Note: The current TensorRT engines work correctly only on Jetson Xavier NX devices as TensorRT runs device-specific profiling during the optimization phase.If you want to use this models(engines) on others Jetson devices please convert .h5 model with h5_to_trt.py script on your platform.

5. Set up the power mode (ID=2, 15W 6 cores) $ sudo /usr/sbin/nvpmodel -m 2
6. Launch device's fan sudo jetson_clocks --fan
7. Run AI whiteboard script.

Check config.py file and set up needed parameters.

  • whiteboard_w : 200 - whiteboard width (px) (displayed on camera caputed image)
  • whiteboard_h : 200 - whiteboard height (px) (displayed on camera caputed image)
  • cam_w : 320 - width (px) of a captured image
  • cam_h : 240 - height (px) of a captured image
  • framerate : 60 - camera capture framerate (for Raspberry Pi Camera)
  • zoom_koef : 2 - zoom coefficient to resize whiteboard_w and whiteboard_h
  • confidence_ft_threshold : 0.5 - confidence threshold of Fingertips detector
  • confidence_hd_threshold : 0.8 - confidence threshold of Hand detector

Run from a project root directory:

Jetson Devices

  python3 ai_whiteboard.py --rpc --trt 
  • rpc : If you want to use a Raspberry Pi Camera. Default: False
  • trt : If you want to use TensorRT engines. Default: False

Laptop

  python3 ai_whiteboard.py 
Control gesture (combination)
To draw To move To erase To clean To save

Training Hand-detector

Custom Dataset

A custom dataset was collected and labeled (12,000 images) for training. For labeling I used CVAT.

  • Train: 9,500 images
  • Validation: 1000 images
  • Test : 1500 images

Run from a project root directory:

 python3 yolo_train.py

Testing Hand-detector

Run from a project root directory:

 python3 yolo_test.py

Convert .h5 model to TensorRT engine [2]

The transformation takes place in 3 stages:

  1. Freeze graph and remove training nodes (.h5 -> .pb)
  2. Convert frozen graph to onnx (.pb -> .onnx)
  3. Convert onnx model to TensorRT engine (.onnx -> .engine)

Run from a project root directory:

  python3 h5_to_trt.py --folder weights --weights_file yolo --fp 16
  • folder weights : path to the folder with model
  • weights_file : weights file name (without .h5)
  • fp : TensorRT engine precision (16 or 32)

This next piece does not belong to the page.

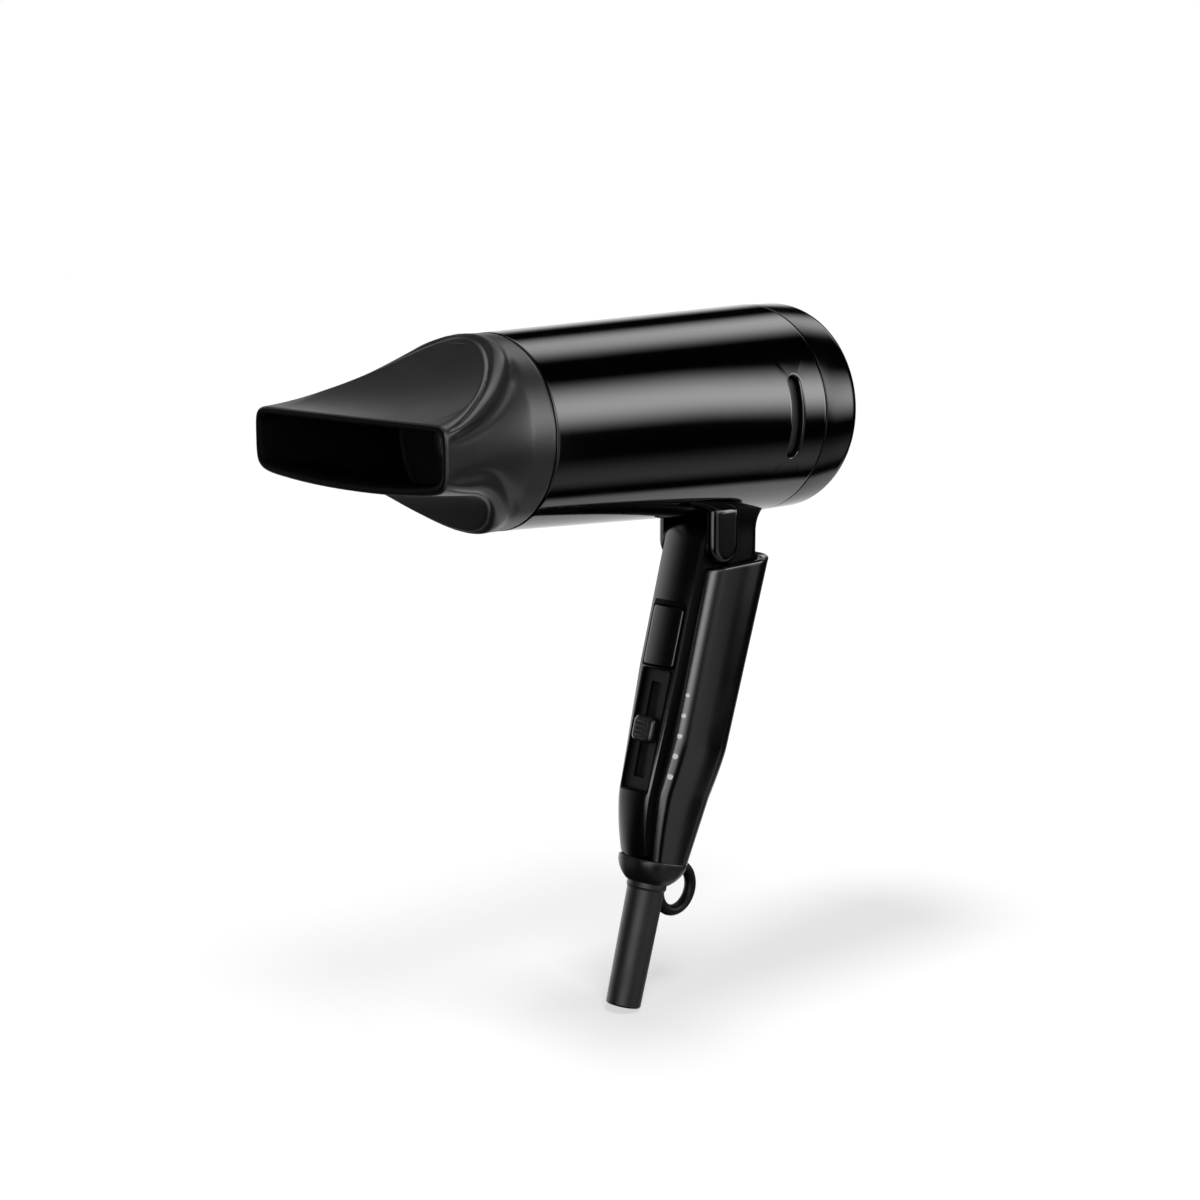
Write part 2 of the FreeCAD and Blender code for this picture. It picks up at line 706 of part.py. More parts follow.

Metrics for Hand detection after model conversion.

In order to determine the correctness of the detection, we use the value of IOU. If the value of IOU is more than 0.5 then the detector predicts a hand correctly otherwise - no. The results are given below.

keras model before training keras model after training TensorRT engine (fp32) TensorRT engine (fp16)
Accuracy 72.68 % 89.14 % 89.14 % 89.07 %
Precision 84.80 % 99.45 % 99.45 % 99.45 %
Recall 50.78 % 77.24 % 77.24 % 77.10 %

Solution performance (Hand detector + Fingertips detector)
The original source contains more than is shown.